Protopia · November 12, 2024, 9:00pm

Spinning rust drives are not normally able to sustain 6Gb SATA III speeds over any significant amount of time. Some have small write caches to help with bursts of writes, but this is easily filled by sustained writes and then things slow down.

As @CodeGnome says, it isn’t usually possible to completely max out a network connection, but switched ethernet is very different to old-style coaxial ethernet as regards how much you can load it up - a typical maximum on coax ethernet before you had collision packets was c. 60%, but on a switched network you can reasonably expect to achieve 90%+ of the rated wired bandwidth given the right circumstances (i.e. a direct connection between two boxes), it is just that the circumstances can very easy not be right.
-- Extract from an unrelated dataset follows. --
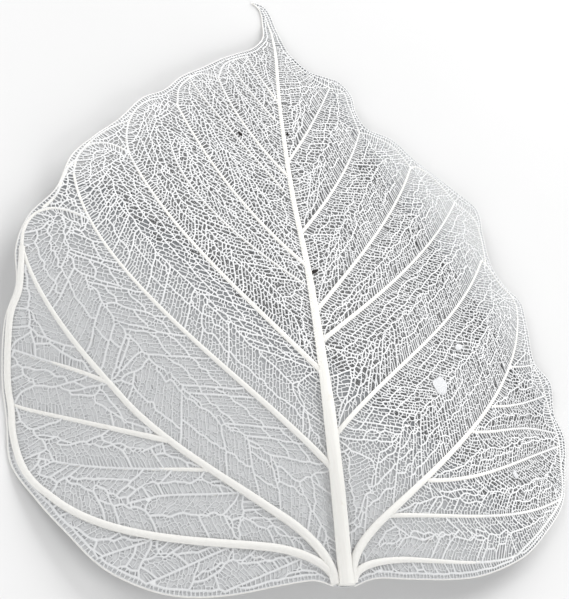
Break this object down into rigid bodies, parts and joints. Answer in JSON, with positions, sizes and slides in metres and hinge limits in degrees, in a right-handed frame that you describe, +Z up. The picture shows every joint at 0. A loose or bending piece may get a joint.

Cheap unmanaged switches don’t have a lot of buffering and can more easily drop packets if 2 or more machines are competing for the single 10Gb bandwidth between the switch and TrueNAS. A single network stream may need to wait for I/Os to complete (though sequential pre-fetch can often eliminate that), or need to wait for an acknowledgement before continuing to send data.

But in the end, performance comes down either to responsiveness (time to get a small-ish file) or throughput (bulk speed), and for most situations with a human at the end, it is responsiveness that is normally important.

In the end - as I said before - it comes down to the specifics of the workload, and tuning for it.